When I opened my eyes, they were met with the magnetism of the teacher, a young man who sat directly in front of me. My first thought was, “I cannot have sex with my yoga teacher.”

Each time he, let’s call him “G,” came close to whisper an adjustment in my ear, my blood rose.

Suffice it to say, we hooked up and spent about six months together. Essentially, he stayed with me—a reprieve from the ashram he lived in.

Growing up when Make Love, Not War posters were everywhere, sex was not dirty nor shameful; it was beautiful. Pre-HIV, fear was not in our consciousness, sex could not kill you, so we experimented freely. There was an innocence in the exploration of our bodies, and I am fortunate to have had a positive and lovely introduction into the world of sexuality.

Even as a teen, I had been interested in the deeper realms of sex. I read the Kama Sutra and was given The Sensuous Woman by my mother. To be fair, she also gave my brother The Sensuous Man. Needless to say, my mom was open-minded and ahead of her time.

So when G shared with me that he had studied tantra while in India, I was intrigued.

Even though I had experimented with some tantric techniques on my own, I did not grasp the intricacies of spiritual sexuality. I did not understand that surrender was the key and that in order to surrender we need to trust.

How I was able to trust a man I barely knew came down to my willingness to explore my boundaries. And those boundaries could only be discovered if I trusted. It was a catch-22—but I was game.

We ate, drank, slept, practiced pranayama (breathing techniques), meditation, yoga, and sex.

Gone was the wham bam, thank you, ma’am, and going for the climax. Instead, it was endless foreplay, with tantalizing interludes for hours and days.

Talk about getting high on life with countless orgasms, each taking us higher and higher. It was as if we were living in a world where time ceased to exist.

It is said you can reach nirvana or enlightenment through conscious lovemaking, and we were experiencing glimpses of it—a level of connection to a higher realm which transported us out of our bodies.

As in any asana (yoga pose), you can do too little or you can do too much. The subtle body moves deeper in the pose as the breath releases and the mind moves aside. The similarities between yoga and sex were uncanny.

The art of surrender became my mantra. When I tried to control or do too much, I was guided to do less. Our bodies were entwined, yet instead of a rigorous exertion, it transcended into almost imperceptible movement—just the surrender of our bodies into each other.

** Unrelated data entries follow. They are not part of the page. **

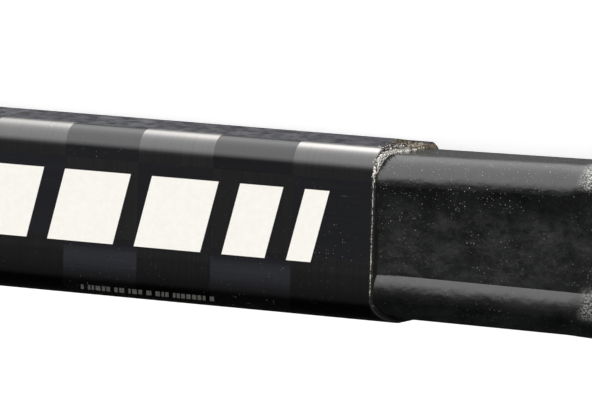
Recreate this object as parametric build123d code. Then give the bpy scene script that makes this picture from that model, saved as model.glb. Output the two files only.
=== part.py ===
from build123d import *
import os
from math import cos, radians, sin

os.makedirs("parts", exist_ok=True)

# Ice hockey stick, senior size, for a player who shoots left. Millimetres.
# While it is modelled, the heel is at x = 0 and the shaft's axis is the X axis:
# +X runs from the butt to the heel, +Y is the toe side, and +Z comes out of the forehand face.
# At the end the whole stick moves so that the origin is under the middle of its box.

# Shaft: a hollow carbon tube, taller than it is thick
butt_to_heel = 1524.0
shaft_height = 30.0
shaft_thickness = 20.0
shaft_corner = 3.8
shaft_wall = 1.6

# Joint between the shaft and the blade's hosel
seam_to_heel = 131.0
seam_slant = 5.0
break_back = 2.0
break_depth = 1.1
kept_skin = 2.6
seam_tongue = 5.0
tongue_height = 4.0
bead_width = 0.25
tenon_length = 70.0
bond_gap = 0.2
tenon_wall = 2.0
foam_stop_length = 35.0

# Hosel: the blade's neck outside the shaft
hosel_step_top = 1.1
hosel_step_bottom = 0.65
hosel_step_face = 0.6
hosel_length = 43.0
hosel_swell_length = 9.0
hosel_end_thickness = 15.5
hosel_spread_top = 0.020
hosel_spread_bottom = 0.0114
top_corner = 5.0
bottom_corner = 4.5
ledge_height = 7.9
ledge_depth = 1.0
ledge_step_run = 0.15
lip_share = 0.85
rail_round_run = 3.2
faded_ledge = 0.05

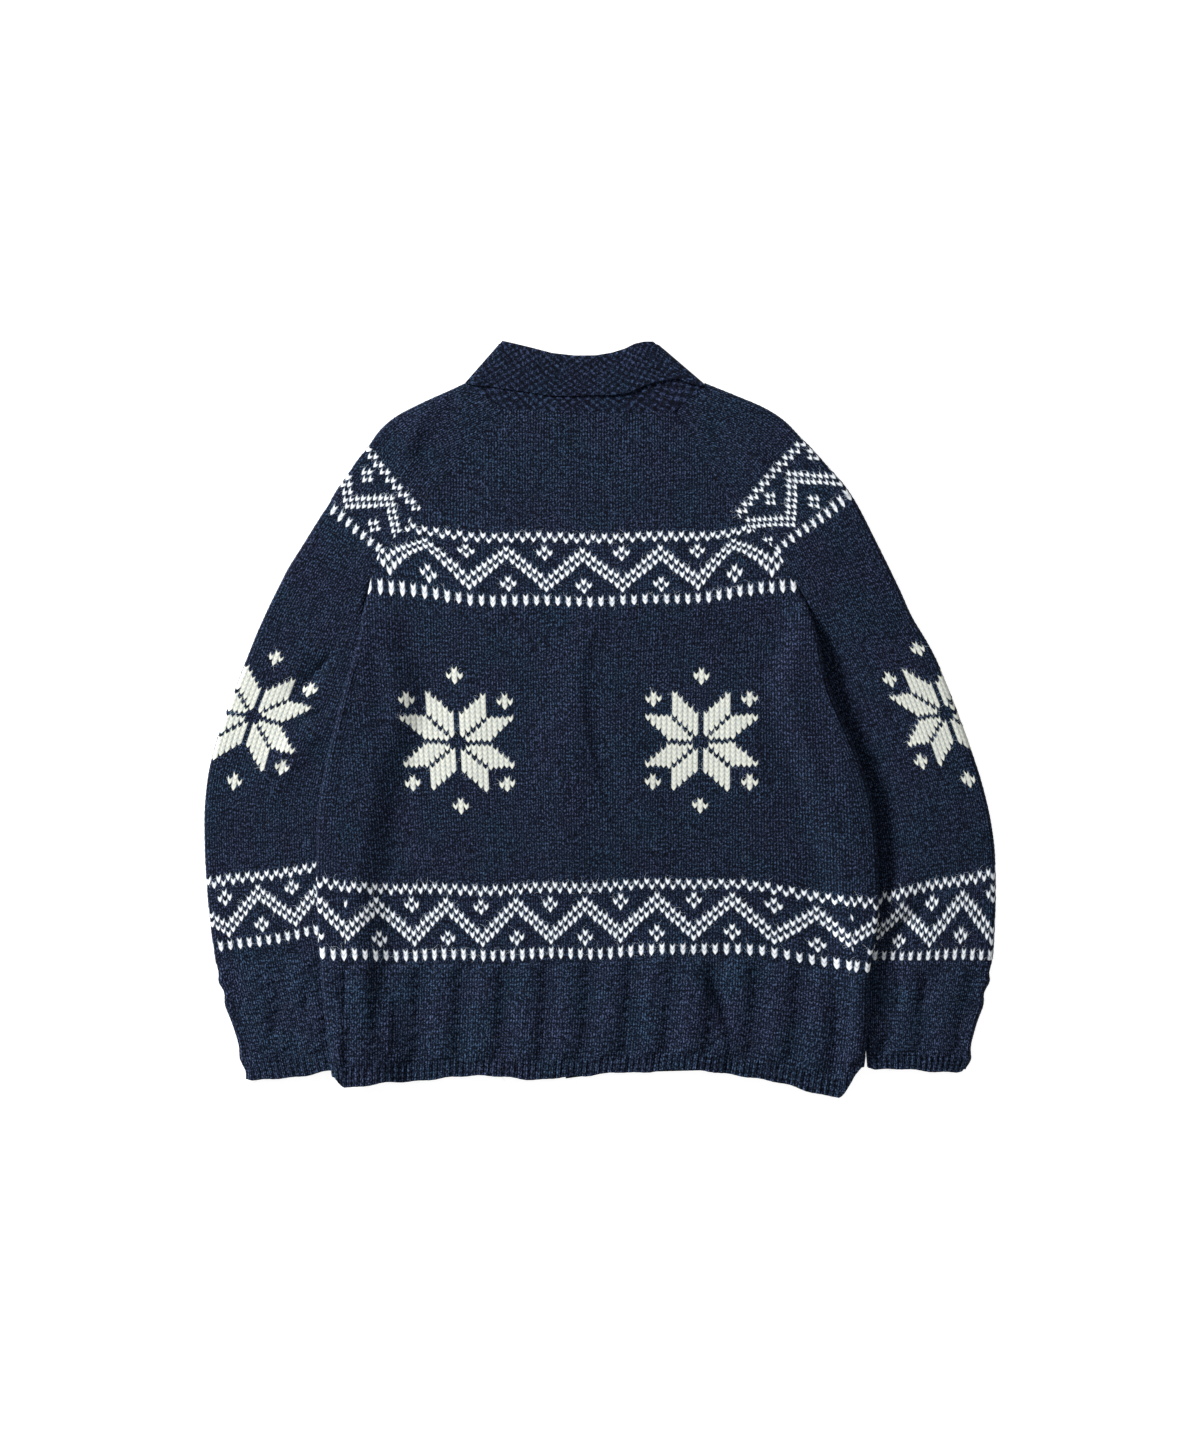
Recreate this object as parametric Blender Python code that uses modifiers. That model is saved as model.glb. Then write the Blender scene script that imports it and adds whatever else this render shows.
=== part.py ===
"""Nordic raglan cardigan, laid flat with its back up.

X runs along the shoulders, Y from the hem to the collar and Z up from the surface it lies on.
The wearer's left side is at -X. The fronts lie face down on the surface, the back lies on them,
and both sleeves are tucked a little way under the sides of the body. All lengths are in mm
until sheet() turns them into metres. Every piece is the inner face of a knitted wall, which
Solidify thickens outwards; cables are raised in that outer face only.
"""

import math
from collections import namedtuple

import bmesh
import bpy
from mathutils import Vector

OBJECT = "nordic_cardigan"
MM = 0.001

# Driving dimensions
CLOTH = 2.8  # thickness of the knitted wall
LOFT = 3.4  # air between the two layers that lie on each other
SEAM = 0.3  # clearance between pieces at a seam
RAGLAN_EASE = 0.28  # half the clearance along a curved seam
LAP = CLOTH + SEAM  # rise of a layer that lies directly on another
FOLD_IN = LOFT / 2  # inner radius of a side fold
FOLD_OUT = FOLD_IN + CLOTH
FOLD_MID = FOLD_IN + CLOTH / 2
QUARTER = FOLD_MID * math.pi / 2  # length of cloth round a quarter of a fold
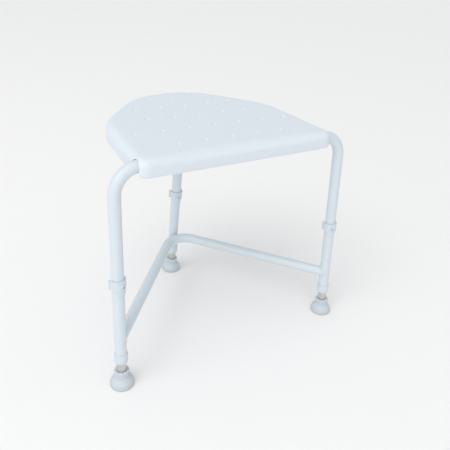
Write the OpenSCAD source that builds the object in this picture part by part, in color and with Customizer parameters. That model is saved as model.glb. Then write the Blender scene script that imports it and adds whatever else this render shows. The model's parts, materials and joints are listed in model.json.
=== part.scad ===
// Three-legged shower stool: a moulded seat on a welded tube frame, with a leg that
// telescopes at each corner, a pull-out height clip on each leg and a rubber foot.
// Millimetres, +Z up. The floor is z = 0 and the origin is under the middle of the stool.

/* [Seat] */
// Width of the seat across its front corners
seat_width = 412; // [404:1:420]
// Depth of the seat, from the front edge to the rounded back
seat_depth = 354; // [346:1:362]
// Height of the sitting surface with the legs pushed right in
seat_height = 453; // [450:1:456]
// Height of the seat's side wall, from the sitting surface down
skirt_height = 31; // [29:1:34]
// Thickness of the moulded seat's top and side wall
seat_wall = 3.4; // [3:0.1:4]

/* [Frame] */
// Outside diameter of the frame tube
tube_d = 22.2; // [22:0.1:22.4]
// Wall thickness of every tube
tube_wall = 1.2; // [1:0.1:1.3]
// Bend radius of the frame tubes, to the middle of the tube
bend_r = 47; // [44:1:48]
// Height of the brace above the floor
brace_height = 108; // [100:1:120]

/* [Legs] */
// Distance between the two front feet
front_foot_span = 506; // [490:1:520]
// Distance from the front feet back to the rear foot
rear_foot_distance = 313; // [305:1:320]
// How far each front leg leans back, in degrees
front_lean = 4.6; // [4:0.1:5]
// How far each front leg leans in sideways, in degrees
front_splay = 1.7; // [1:0.1:2.5]
// How far the rear leg leans forwards, in degrees
rear_lean = 5.2; // [4.5:0.1:5.5]
// Outside diameter of the telescoping inner leg
inner_leg_d = 19; // [18.8:0.1:19.2]
// Number of height settings
height_settings = 7; // [5:1:7]
// Distance between height settings
hole_pitch = 25; // [22:1:25]

/* [Feet] */
// Diameter of the rubber foot where it meets the floor
foot_d = 46.6; // [42:0.2:50]
// Height of the rubber foot
foot_h = 34; // [32:1:36]

/* [Hidden] */
$fn = 64;

LEFT = 0;
RIGHT = 1;
REAR = 2;

plastic_white = [0.90, 0.93, 0.96];
tube_white = [0.86, 0.89, 0.92];
bare_metal = [0.74, 0.73, 0.71];

tube_r = tube_d / 2;
tube_bore_r = tube_r - tube_wall;
inner_r = inner_leg_d / 2;
inner_bore_r = inner_r - tube_wall;

// Along Y everything is set out from the line between the front feet, then moved so that
// the origin is under the middle of the stool.
seat_front_y = 15;
seat_back_y = seat_front_y + seat_depth;
middle_y = (seat_back_y - foot_d / 2) / 2;
front_y = -middle_y;
rear_y = rear_foot_distance - middle_y;

// The frame tube lies just under the seat's top.
rail_gap = 0.4;
rail_z = seat_height - seat_wall - rail_gap - tube_r;
rail_y = front_y + rail_z * tan(front_lean);
rear_corner_y = rear_y - rail_z * tan(rear_lean);

// Distances along a leg, measured from the floor
front_corner_s = rail_z / cos(front_lean) / cos(front_splay);
rear_corner_s = rail_z / cos(rear_lean);
outer_leg_start_s = 58;
pin_s = 227;
inner_leg_start_s = 9.6;
inner_leg_end_s = pin_s + (height_settings - 1) * hole_pitch + 9;

// The height clip: its pin runs through both tubes
pin_r = 3;
pin_hole_r = 3.3;
clip_turn = 20;
clip_inner_r = tube_r + 0.3;
clip_outer_r = clip_inner_r + 3;

// Seat fixings
saddle_w = 16;
saddle_t = 2.4;
screw_offset = tube_r + 9;
front_saddle_x = 112;
rear_saddle_y = [rail_y + 88, rail_y + 168];
boss_r = 6;
pilot_r = 1.8;

// The seat's outline is five circles, [x, y, radius], joined by their outer tangents,
// going round from the right front corner.
corner_r = 22;
side_r = 146;
back_r = 156;
side_x = seat_width / 2 - 9 - side_r;
side_y = front_y + seat_front_y + 152;
seat_circles = [
    [seat_width / 2 - corner_r, front_y + seat_front_y + corner_r, corner_r],
    [side_x, side_y, side_r],
    [0, front_y + seat_back_y - back_r, back_r],
    [-side_x, side_y, side_r],
    [-seat_width / 2 + corner_r, front_y + seat_front_y + corner_r, corner_r]
];
edge_round_h = 18;
edge_round_v = 14;
edge_steps = 8;
trim = 0.05;

// Where two stretches of one piece meet, one laps the other and is a hair smaller
seam = 0.06;
seam_lap = 0.8;

// Drain holes lie on a grid
drain_pitch_x = 55;
drain_pitch_y = 66;
drain_first_y = front_y + seat_front_y + 53;
drain_rows = [2, 3, 2, 2, 1];
drain_r = 2;
drain_dimple_r = 4.6;
drain_dimple_depth = 1.6;

// ---------------------------------------------------------------- placing

// Puts its children in a leg's own frame: the floor point is the origin and +Z runs up the leg
module on_leg(leg) {
    if (leg == REAR)
        translate([0, rear_y, 0]) rotate([rear_lean, 0, 0]) children();
    else {
        side = leg == LEFT ? -1 : 1;
        translate([side * front_foot_span / 2, front_y, 0])
            rotate([-front_lean, 0, 0])
                rotate([0, -side * front_splay, 0])
                    children();
    }
}

// Puts its children at the height pin, with -Y the way the clip pulls out
module at_pin(leg) {
    turn = leg == LEFT ? clip_turn : leg == RIGHT ? -clip_turn : 0;
    on_leg(leg) translate([0, 0, pin_s]) rotate([0, 0, turn]) children();
}

// A round bar along +Y, from y0 to y1
module bar_y(r, y0, y1) {
    translate([0, y0, 0]) rotate([-90, 0, 0]) cylinder(r = r, h = y1 - y0);
}

// A round bar along +X, from x0 to x1
module bar_x(r, x0, x1) {
    translate([x0, 0, 0]) rotate([0, 90, 0]) cylinder(r = r, h = x1 - x0);
}

// ---------------------------------------------------------------- seat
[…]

With the control he exhibited of his manhood and, eventually, the learned control of my womanness, we could gaze into each other’s eyes, synchronize our breath, and go to the moon and back. It became our private joke; I should have been an astronaut because I was leaving the planet so often.

I had conflated the concept between relaxation and surrender. Once I was able to let go of my preconceived ideas, and limiting mind, I came to understand the release of rigidity into the softness of surrender.

It is in this state of bliss that the essence of my practice was revealed to me.

The connection between surrender during our sexual exploration and my yoga practice were one and the same. The balance between effort and release unlocked the doors to the deeper realms of my consciousness.

“Yoga is a dance between control and surrender—between pushing and letting go—and when to push and to let go becomes part of the creative process, part of the open-ended exploration of your well-being.” ~ Joel Kramer

As all things come to pass, my time with G also came to a conclusion. It was time to return to the world from whence I came, moving back to California.

From our time together, I gained a deep understanding of how important it was to let go. The let go became my cornerstone philosophy, essentially the way I move through the world.

To surrender is the ultimate let go.